▶ **Given exercise**: Give back the whole listing exactly as shown.

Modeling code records
* Begin *
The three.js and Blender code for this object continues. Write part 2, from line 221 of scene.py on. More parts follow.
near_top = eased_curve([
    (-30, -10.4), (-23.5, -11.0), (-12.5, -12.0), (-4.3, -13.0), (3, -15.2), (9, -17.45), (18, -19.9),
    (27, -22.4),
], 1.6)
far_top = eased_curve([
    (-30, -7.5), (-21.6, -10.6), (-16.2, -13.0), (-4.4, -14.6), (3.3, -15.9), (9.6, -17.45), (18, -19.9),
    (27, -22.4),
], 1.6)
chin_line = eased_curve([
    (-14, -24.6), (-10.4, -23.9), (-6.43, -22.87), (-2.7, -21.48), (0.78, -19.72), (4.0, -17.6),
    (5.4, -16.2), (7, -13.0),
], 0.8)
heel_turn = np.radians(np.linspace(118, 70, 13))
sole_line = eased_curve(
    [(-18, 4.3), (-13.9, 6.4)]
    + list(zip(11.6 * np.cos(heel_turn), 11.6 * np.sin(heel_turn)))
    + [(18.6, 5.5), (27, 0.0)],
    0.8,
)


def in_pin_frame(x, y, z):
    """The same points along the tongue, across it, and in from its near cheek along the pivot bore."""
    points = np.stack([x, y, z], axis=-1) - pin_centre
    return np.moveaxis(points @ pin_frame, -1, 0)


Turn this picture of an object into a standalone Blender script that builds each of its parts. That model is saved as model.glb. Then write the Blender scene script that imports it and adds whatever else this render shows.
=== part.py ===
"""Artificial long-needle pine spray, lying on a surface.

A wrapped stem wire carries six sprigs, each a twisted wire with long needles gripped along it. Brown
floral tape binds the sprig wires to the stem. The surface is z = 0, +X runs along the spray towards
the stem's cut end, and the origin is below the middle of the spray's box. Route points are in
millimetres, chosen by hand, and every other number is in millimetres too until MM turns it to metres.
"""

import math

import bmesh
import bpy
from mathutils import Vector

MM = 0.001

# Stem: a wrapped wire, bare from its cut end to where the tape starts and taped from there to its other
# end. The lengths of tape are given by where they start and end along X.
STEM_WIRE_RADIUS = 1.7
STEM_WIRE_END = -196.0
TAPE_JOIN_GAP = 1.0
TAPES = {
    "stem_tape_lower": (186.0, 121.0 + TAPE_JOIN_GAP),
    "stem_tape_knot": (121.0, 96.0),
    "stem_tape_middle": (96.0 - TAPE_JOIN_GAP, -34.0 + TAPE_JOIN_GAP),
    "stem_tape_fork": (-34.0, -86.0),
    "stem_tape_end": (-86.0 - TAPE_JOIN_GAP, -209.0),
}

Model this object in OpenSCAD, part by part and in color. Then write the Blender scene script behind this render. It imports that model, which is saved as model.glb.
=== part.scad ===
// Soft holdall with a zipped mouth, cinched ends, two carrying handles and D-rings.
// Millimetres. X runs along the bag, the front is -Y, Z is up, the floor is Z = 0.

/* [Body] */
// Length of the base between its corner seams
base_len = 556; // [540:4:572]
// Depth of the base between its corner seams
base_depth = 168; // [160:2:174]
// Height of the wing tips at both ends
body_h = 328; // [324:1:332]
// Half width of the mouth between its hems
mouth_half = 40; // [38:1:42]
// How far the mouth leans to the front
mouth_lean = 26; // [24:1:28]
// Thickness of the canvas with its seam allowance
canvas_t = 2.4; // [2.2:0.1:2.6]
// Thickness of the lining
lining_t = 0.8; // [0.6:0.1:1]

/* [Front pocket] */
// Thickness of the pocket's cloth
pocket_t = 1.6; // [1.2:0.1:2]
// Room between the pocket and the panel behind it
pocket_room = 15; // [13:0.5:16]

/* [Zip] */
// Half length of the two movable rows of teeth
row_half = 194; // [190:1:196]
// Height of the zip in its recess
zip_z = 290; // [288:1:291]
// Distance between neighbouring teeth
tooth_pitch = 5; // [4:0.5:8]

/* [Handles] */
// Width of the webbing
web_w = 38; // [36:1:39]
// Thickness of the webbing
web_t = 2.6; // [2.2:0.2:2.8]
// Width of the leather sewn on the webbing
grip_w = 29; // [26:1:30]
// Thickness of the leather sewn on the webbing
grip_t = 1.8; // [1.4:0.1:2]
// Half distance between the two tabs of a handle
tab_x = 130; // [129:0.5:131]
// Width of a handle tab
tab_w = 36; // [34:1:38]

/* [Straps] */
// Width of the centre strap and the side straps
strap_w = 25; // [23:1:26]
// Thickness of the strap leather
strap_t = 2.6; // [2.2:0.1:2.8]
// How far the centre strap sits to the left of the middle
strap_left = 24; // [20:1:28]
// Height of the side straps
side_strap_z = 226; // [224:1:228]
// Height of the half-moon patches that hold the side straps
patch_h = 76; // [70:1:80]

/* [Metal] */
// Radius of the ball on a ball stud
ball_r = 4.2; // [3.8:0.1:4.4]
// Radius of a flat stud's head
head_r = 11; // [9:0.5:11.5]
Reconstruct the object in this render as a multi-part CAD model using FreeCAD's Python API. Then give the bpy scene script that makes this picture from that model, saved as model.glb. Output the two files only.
* End *
▶ **Exercise solution**:
The three.js and Blender code for this object continues. Write part 2, from line 221 of scene.py on. More parts follow.
near_top = eased_curve([
    (-30, -10.4), (-23.5, -11.0), (-12.5, -12.0), (-4.3, -13.0), (3, -15.2), (9, -17.45), (18, -19.9),
    (27, -22.4),
], 1.6)
far_top = eased_curve([
    (-30, -7.5), (-21.6, -10.6), (-16.2, -13.0), (-4.4, -14.6), (3.3, -15.9), (9.6, -17.45), (18, -19.9),
    (27, -22.4),
], 1.6)
chin_line = eased_curve([
    (-14, -24.6), (-10.4, -23.9), (-6.43, -22.87), (-2.7, -21.48), (0.78, -19.72), (4.0, -17.6),
    (5.4, -16.2), (7, -13.0),
], 0.8)
heel_turn = np.radians(np.linspace(118, 70, 13))
sole_line = eased_curve(
    [(-18, 4.3), (-13.9, 6.4)]
    + list(zip(11.6 * np.cos(heel_turn), 11.6 * np.sin(heel_turn)))
    + [(18.6, 5.5), (27, 0.0)],
    0.8,
)


def in_pin_frame(x, y, z):
    """The same points along the tongue, across it, and in from its near cheek along the pivot bore."""
    points = np.stack([x, y, z], axis=-1) - pin_centre
    return np.moveaxis(points @ pin_frame, -1, 0)


Turn this picture of an object into a standalone Blender script that builds each of its parts. That model is saved as model.glb. Then write the Blender scene script that imports it and adds whatever else this render shows.
=== part.py ===
"""Artificial long-needle pine spray, lying on a surface.

A wrapped stem wire carries six sprigs, each a twisted wire with long needles gripped along it. Brown
floral tape binds the sprig wires to the stem. The surface is z = 0, +X runs along the spray towards
the stem's cut end, and the origin is below the middle of the spray's box. Route points are in
millimetres, chosen by hand, and every other number is in millimetres too until MM turns it to metres.
"""

import math

import bmesh
import bpy
from mathutils import Vector

MM = 0.001

# Stem: a wrapped wire, bare from its cut end to where the tape starts and taped from there to its other
# end. The lengths of tape are given by where they start and end along X.
STEM_WIRE_RADIUS = 1.7
STEM_WIRE_END = -196.0
TAPE_JOIN_GAP = 1.0
TAPES = {
    "stem_tape_lower": (186.0, 121.0 + TAPE_JOIN_GAP),
    "stem_tape_knot": (121.0, 96.0),
    "stem_tape_middle": (96.0 - TAPE_JOIN_GAP, -34.0 + TAPE_JOIN_GAP),
    "stem_tape_fork": (-34.0, -86.0),
    "stem_tape_end": (-86.0 - TAPE_JOIN_GAP, -209.0),
}

Model this object in OpenSCAD, part by part and in color. Then write the Blender scene script behind this render. It imports that model, which is saved as model.glb.
=== part.scad ===
// Soft holdall with a zipped mouth, cinched ends, two carrying handles and D-rings.
// Millimetres. X runs along the bag, the front is -Y, Z is up, the floor is Z = 0.

/* [Body] */
// Length of the base between its corner seams
base_len = 556; // [540:4:572]
// Depth of the base between its corner seams
base_depth = 168; // [160:2:174]
// Height of the wing tips at both ends
body_h = 328; // [324:1:332]
// Half width of the mouth between its hems
mouth_half = 40; // [38:1:42]
// How far the mouth leans to the front
mouth_lean = 26; // [24:1:28]
// Thickness of the canvas with its seam allowance
canvas_t = 2.4; // [2.2:0.1:2.6]
// Thickness of the lining
lining_t = 0.8; // [0.6:0.1:1]

/* [Front pocket] */
// Thickness of the pocket's cloth
pocket_t = 1.6; // [1.2:0.1:2]
// Room between the pocket and the panel behind it
pocket_room = 15; // [13:0.5:16]

/* [Zip] */
// Half length of the two movable rows of teeth
row_half = 194; // [190:1:196]
// Height of the zip in its recess
zip_z = 290; // [288:1:291]
// Distance between neighbouring teeth
tooth_pitch = 5; // [4:0.5:8]

/* [Handles] */
// Width of the webbing
web_w = 38; // [36:1:39]
// Thickness of the webbing
web_t = 2.6; // [2.2:0.2:2.8]
// Width of the leather sewn on the webbing
grip_w = 29; // [26:1:30]
// Thickness of the leather sewn on the webbing
grip_t = 1.8; // [1.4:0.1:2]
// Half distance between the two tabs of a handle
tab_x = 130; // [129:0.5:131]
// Width of a handle tab
tab_w = 36; // [34:1:38]

/* [Straps] */
// Width of the centre strap and the side straps
strap_w = 25; // [23:1:26]
// Thickness of the strap leather
strap_t = 2.6; // [2.2:0.1:2.8]
// How far the centre strap sits to the left of the middle
strap_left = 24; // [20:1:28]
// Height of the side straps
side_strap_z = 226; // [224:1:228]
// Height of the half-moon patches that hold the side straps
patch_h = 76; // [70:1:80]

/* [Metal] */
// Radius of the ball on a ball stud
ball_r = 4.2; // [3.8:0.1:4.4]
// Radius of a flat stud's head
head_r = 11; // [9:0.5:11.5]
Reconstruct the object in this render as a multi-part CAD model using FreeCAD's Python API. Then give the bpy scene script that makes this picture from that model, saved as model.glb. Output the two files only.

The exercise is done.